- _PROBLEM TO SOLVE_
Extract exactly those lines that lie between the start of the material and the line with "is held open.", including both boundary lines and no others.

- _DATA SHOWN_
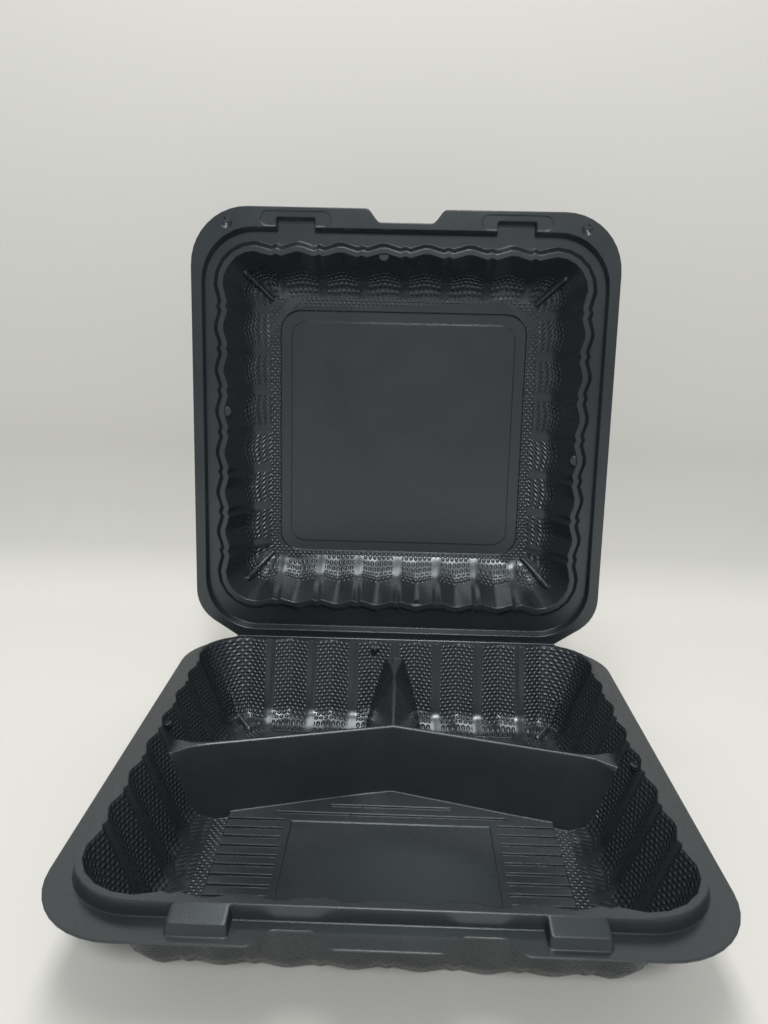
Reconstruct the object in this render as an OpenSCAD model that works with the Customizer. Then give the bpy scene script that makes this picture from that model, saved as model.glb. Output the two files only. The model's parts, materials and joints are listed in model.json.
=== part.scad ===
// Hinged clamshell food container with three compartments, pressed from one plastic sheet.
// The tray stands on its base with the origin under its middle, and the lid is held open.

/* [Tray] */
// Width of the cavity at the rim, between the grooves of its walls
cavity_w = 204.4; // [190:0.2:220]
// Depth of the cavity at the rim, front to back
cavity_d = 202.4; // [190:0.2:220]
// Height of the tray
tray_h = 43.6; // [38:0.2:60]
// Thickness of the plastic sheet
sheet_t = 0.65; // [0.5:0.05:0.9]
// Corner radius of the cavity at the rim
rim_r = 21.3; // [18:0.1:24]
// How far the tray's wall leans in from the rim to its foot
wall_in = 12.7; // [9:0.1:15]
// Height of the foot of the wall, where the sloping heel starts
heel_h = 9; // [7:0.5:11]
// How far the heel leans in below the wall
heel_in = 10; // [8:0.5:11]

/* [Flutes] */
// Grooves along each wall
flutes = 7; // [5:1:8]
// Width of a groove at the rim
groove_w = 5.2; // [3:0.1:6]
// Depth of a groove
groove_d = 1; // [0.5:0.1:1.5]
// How far the panels between the grooves bow outwards
bow = 2.2; // [1:0.1:2.8]
// Width of the rounded crown of a bowed panel
crown_w = 3; // [2:0.5:5]

/* [Rim] */
// Width of the flat ledge round the cavity
ledge_w = 4.7; // [4:0.1:6]
// Height of the sealing ridge over the flange
ridge_h = 5.15; // [4:0.05:6]
// How far the ridge's outer wall slopes out to the flange
ridge_draft = 0.8; // [0.4:0.1:1.2]
// Flange at the sides, from the cavity to its edge
side_border = 12.8; // [11:0.1:18]
// Flange at the front, from the cavity to its edge
front_border = 16.3; // [15.8:0.1:20]
// Flange at the back, from the cavity to the hinge
hinge_border = 16.5; // [15:0.1:22]
// Corner radius of the flange
flange_r = 31; // [26:0.5:34]
// Length of the hinge along the back edge
hinge_len = 184; // [150:1:190]

/* [Lid] */
// Depth of the lid under its flange
lid_h = 30; // [24:0.5:36]
// Flange at the lid's front, from the cavity to its edge
lid_front_border = 18.8; // [17:0.1:22]
// Corner radius of the lid's flange beside the hinge
lid_hinge_r = 22; // [18:0.5:26]
// How far the lid's wall leans in from the lip to its heel
lid_wall_in = 8.3; // [6:0.1:11]
// Depth of the lid's heel
lid_heel_h = 10; // [7:0.5:12]
// How far the lid's heel leans in
lid_heel_in = 11.5; // [8:0.5:12.5]
// Height of the lid's plug lip over the band round it
lip_h = 3.1; // [2:0.1:4]
// How far the lip's outer side slopes in
lip_draft = 2.7; // [2:0.1:3.5]
// Width of the flat top of the lip
lip_w = 2.8; // [2:0.1:4]
// Free space between the closed lip and the cavity's wall
lip_gap = 0.4; // [0.2:0.05:0.8]
// Angle that the lid is open, counted from closed
open_angle = 93.7; // [0:0.1:180]

/* [Panels] */
// Width of the square panel in the lid's ceiling, which the floor panel of the next tray fits over
panel_w = 142.4; // [130:0.2:143]
// Corner radius of the square panel
panel_r = 12; // [8:0.5:16]
// How far the panels sit behind the middle of the cavity
panel_y = 2.2; // [0:0.1:3]
// Free space round the lid's panel under a tray that stands on it
stack_gap = 0.5; // [0.3:0.1:1]
// How far the floor panel stands up from the heel
floor_rise = 2.55; // [1.5:0.05:3.5]
// How far the ceiling panel steps out of the lid
ceiling_step = 1.6; // [1:0.1:2.4]
// Width of the frame round the ceiling panel
frame_w = 6.7; // [5:0.1:9]

/* [Grips in the floor] */
// Spacing of the short grooves beside the floor's middle field
comb_pitch = 6.15; // [4:0.05:8]
// Half width of the middle field, where the short grooves end
comb_x = 47.2; // [40:0.1:60]
// Width of each groove
slot_w = 1.9; // [1:0.1:2.5]
// Depth of each groove
slot_d = 1.2; // [0.6:0.1:1.6]

/* [Divider] */
// Height of the divider's crest
divider_h = 33; // [26:0.5:36]
// Width of the crest
crest_w = 2.5; // [2:0.1:4]
// Where the crest's front edge crosses the middle of the tray
crest_y = 27.5; // [15:0.5:35]
// How far the crest falls back towards the side walls, for each unit of width
crest_sweep = 0.253; // [0.15:0.005:0.32]
// How far each face leans out from the crest to the floor
face_lean = 7.2; // [5:0.1:10]
// How much more the faces lean out at the side walls
face_flare = 2.6; // [0:0.1:4]
// Half width that the flared ends of the crest reach at the walls
crest_end = 6.2; // [4:0.1:8]
// How far each side of the back divider leans out
back_lean = 12.8; // [9:0.1:15]

/* [Fastening] */
// Distance of each latch from the middle
latch_x = 58.7; // [50:0.1:64]
// Width of a latch bump at its top
latch_w = 18.6; // [15:0.1:22]
// Length of a latch bump, from the ledge to its front foot
latch_len = 9; // [8:0.1:9.6]
// Free space between a bump and its pocket
latch_gap = 0.7; // [0.5:0.05:1.2]
// Distance of each finger notch of the tray from the middle
notch_x = 29.5; // [26:0.5:34]
// Width of a finger notch at the flange's edge
notch_w = 24; // [18:0.5:26]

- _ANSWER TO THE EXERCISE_
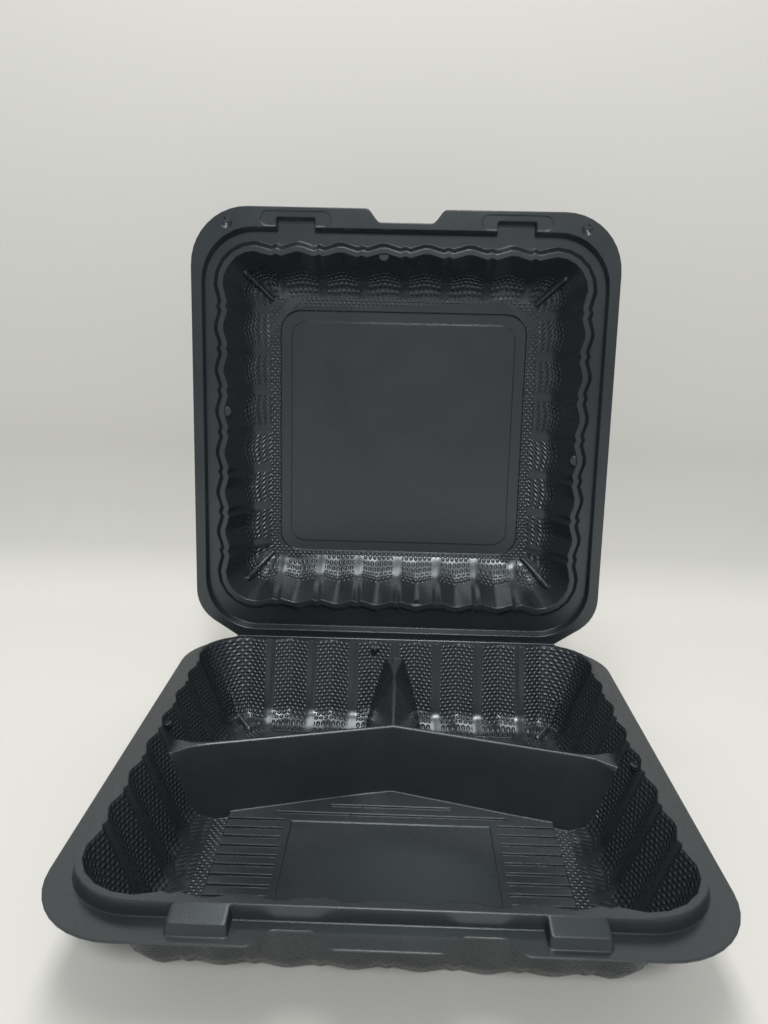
Reconstruct the object in this render as an OpenSCAD model that works with the Customizer. Then give the bpy scene script that makes this picture from that model, saved as model.glb. Output the two files only. The model's parts, materials and joints are listed in model.json.
=== part.scad ===
// Hinged clamshell food container with three compartments, pressed from one plastic sheet.
// The tray stands on its base with the origin under its middle, and the lid is held open.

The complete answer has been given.